During inspections, representatives will evaluate general workplace conditions. They’ll also examine on-site temperatures, whether the workplace’s safety program includes provisions for managing heat illness and if employees are provided with proper clothes to protect them from the heat. While each inspection will be different, OSHA can enforce penalties on the business if an inspector uncovers any serious hazards related to heat exposure.

Regulations may be on the way

Nevada doesn’t have an enforceable heat illness standard for workers, but that may change in the near future. Nevada OSHA is working with stakeholders to develop a regulation that would allow the agency to enforce penalties on employers under a clause specific to heat.

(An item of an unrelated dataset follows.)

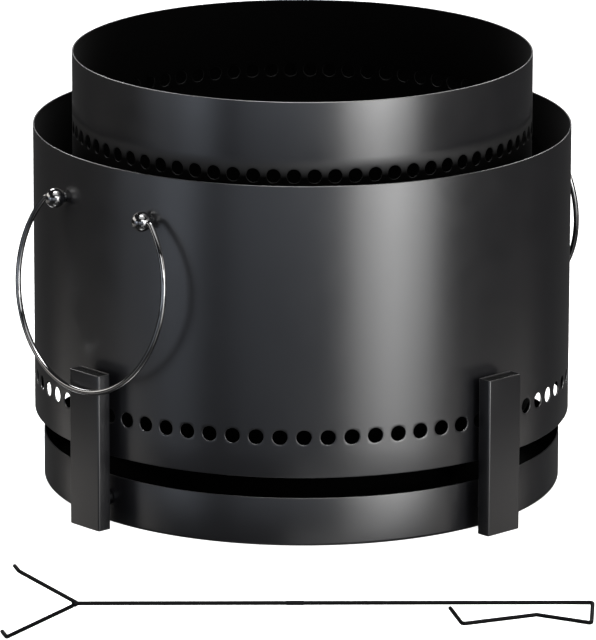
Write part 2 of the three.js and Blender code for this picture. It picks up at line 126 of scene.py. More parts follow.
# Poker, in its own axes: x along the rod from its handle corner, y away from the pit
ROD_RADIUS = 1.8 * MM
ROD_LENGTH = 461.3 * MM
ROD_BEND = 2.6 * MM
FORK_BEND = 2.2 * MM
UPPER_TINE = (60.5 * MM, math.radians(28.8))
LOWER_TINE = (68.2 * MM, math.radians(-26.5))
TINE_HOOK = 17 * MM
HOOK_SPLAY = math.radians(4.9)
LOOP_CORNERS = [
    (15.3 * MM, 57.5 * MM), (59.6 * MM, 35.8 * MM), (132.3 * MM, 62 * MM), (132.8 * MM, 15.5 * MM),
]
COUPLING_ALONG = 268.6 * MM
COUPLING_LENGTH = 15.5 * MM
COUPLING_RADIUS = 2.05 * MM
COUPLING_EDGE = 0.3 * MM
SCREWED_IN = 0.3 * MM
FORK_BEAD_RADIUS = 3 * MM
POKER_CORNER = (486.7 * MM, math.radians(258.92))
POKER_HEADING = math.radians(148.39)

# The photograph's camera, fitted to the rims, holes and legs
CAMERA_AZIMUTH = math.radians(-43.03)
CAMERA_ELEVATION = math.radians(15.19)
CAMERA_DISTANCE = 6.3356
CAMERA_AIM_HEIGHT = 147.26 * MM
CAMERA_AIM_LEFT = 3.5 * MM
CAMERA_ROLL = math.radians(0.139)
CAMERA_LENS = 380.8
CAMERA_SENSOR = 36


# Mesh helpers

WELD_DISTANCE = 0.002 * MM


def unit(vectors):
    """Each vector divided by its length."""
    return vectors / np.linalg.norm(vectors, axis=-1, keepdims=True)


def quads(rows, columns, close_rows=False, close_columns=True):
    """Faces of a rows x columns grid of points that are numbered row by row."""
    i = np.arange(rows if close_rows else rows - 1)[:, None]
    j = np.arange(columns if close_columns else columns - 1)[None, :]
    below = (i + 1) % rows
    right = (j + 1) % columns
    corners = [i * columns + j, i * columns + right, below * columns + right, below * columns + j]
    return np.stack(np.broadcast_arrays(*corners), axis=-1).reshape(-1, 4)


def rounded(corners, radii, steps=5, closed=False):
    """The line through the corners, each turned by an arc of its radius.

    u and w point from a corner to its neighbours, half is half the angle between them, and
    the arc's centre is corner + unit(u + w) * radius / sin(half).
    """
    corners = np.asarray(corners, float)
    radii = np.broadcast_to(radii, len(corners))
    path = []
    for i, (corner, radius) in enumerate(zip(corners, radii)):
        if radius == 0 or not closed and i in (0, len(corners) - 1):
            path.append(corner[None])
            continue
        u = unit(corners[i - 1] - corner)
        w = unit(corners[(i + 1) % len(corners)] - corner)
        half = math.acos(np.clip(u @ w, -1, 1)) / 2
        middle = unit(u + w)
        side = unit(w - u)
        turn = np.linspace(half - QUARTER, QUARTER - half, steps + 1)[:, None]
        centre = corner + middle * radius / math.sin(half)
        path.append(centre + radius * (np.sin(turn) * side - np.cos(turn) * middle))
    return np.concatenate(path)


def turned(profile, columns, first=0.0, closed=False):
    """A profile turned round Z: (r, z) becomes (r cos a, r sin a, z) at evenly spaced angles a."""
    r, z = np.asarray(profile, float).T[:, :, None]
    angle = first + np.arange(columns) * FULL_TURN / columns
    points = np.stack([r * np.cos(angle), r * np.sin(angle), z + 0 * angle], axis=-1)
    return points, quads(len(r), columns, close_rows=closed)


def moved(part, matrix):
    """A (points, faces) pair with its points taken through a 4x4 matrix."""
    points, faces = part
    turn = np.array(matrix.to_3x3())
    return np.asarray(points).reshape(-1, 3) @ turn.T + np.array(matrix.translation), faces


def about_z(degrees):
    """A turn round the pit's axis."""
    return Matrix.Rotation(math.radians(degrees), 4, "Z")


def outward_from_axis(degrees, height):
    """A place whose own Z axis points away from the pit's axis, at an azimuth and a height."""
    return Matrix.Translation((0, 0, height)) @ about_z(degrees) @ Matrix.Rotation(QUARTER, 4, "Y")


def add_piece(name, parts, slot, body="root", node=None, sharp_degrees=35):
    """A closed mesh of (points, faces) pairs, welded where they meet, riding on a body."""
    clouds = [np.asarray(points, float).reshape(-1, 3) for points, _ in parts]
    starts = np.cumsum([0] + [len(cloud) for cloud in clouds[:-1]])
    faces = np.concatenate([part[1] + start for part, start in zip(parts, starts)])
    mesh = bpy.data.meshes.new(name)
    mesh.from_pydata(np.concatenate(clouds).tolist(), [], faces.tolist())
    weld = bmesh.new()
    weld.from_mesh(mesh)
    bmesh.ops.remove_doubles(weld, verts=weld.verts, dist=WELD_DISTANCE)
    bmesh.ops.recalc_face_normals(weld, faces=weld.faces)
    weld.to_mesh(mesh)
    weld.free()
    mesh.shade_smooth()
    mesh.set_sharp_from_angle(angle=math.radians(sharp_degrees))
    mesh.materials.append(FINISHES[slot])
    piece = bpy.data.objects.new(name, mesh)
    bpy.context.scene.collection.objects.link(piece)
    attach(piece, body)
    if node:
        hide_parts(node)
    return piece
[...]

This regulation would require businesses with workers exposed to temperature conditions above 90 degrees to have a program for managing heat illness, such as providing access to shade and potable water and monitoring employees for signs of illness.

These businesses would also be required to provide workers with training about working in the heat and include information about heat exposure in their workplace safety program.

Carreón said the regulation will make it easier for both businesses and the state to determine what it means to be compliant.

Dale Walsh, certified industrial hygienist, said most of the new regulations are “common sense.” He said he thinks that high-risk industries such as construction and manufacturing shouldn’t be affected too much by the regulation.

“In most places, if you get more education going and provide resources for staying cool and hydrated, that’s going to meet the regulation,” he added.

Jorge Macias, corporate director of safety at Martin-Harris Construction, isn’t too worried either. The company already provides items such as ice water, cooling towels, shade and annual training to employees. Macias said most of the regulation’s requirements “are things we should be doing for our employees already.”

Carreón said the best things employers can do to prepare for the National Emphasis Program and proposed regulation is to put something into their safety program regarding heat, and train workers about how to prevent heat illnesses. Employers should provide cool water and shady recovery areas for employees.

If businesses need help preparing, the Nevada Safety Consulting and Training Section (SCATS) provides free, confidential aid to employers to help design their training and create a safe working environment.

At the end of the day, Carreón said, “we want to keep our fellow workers as safe as possible from the heat, especially during summer months.”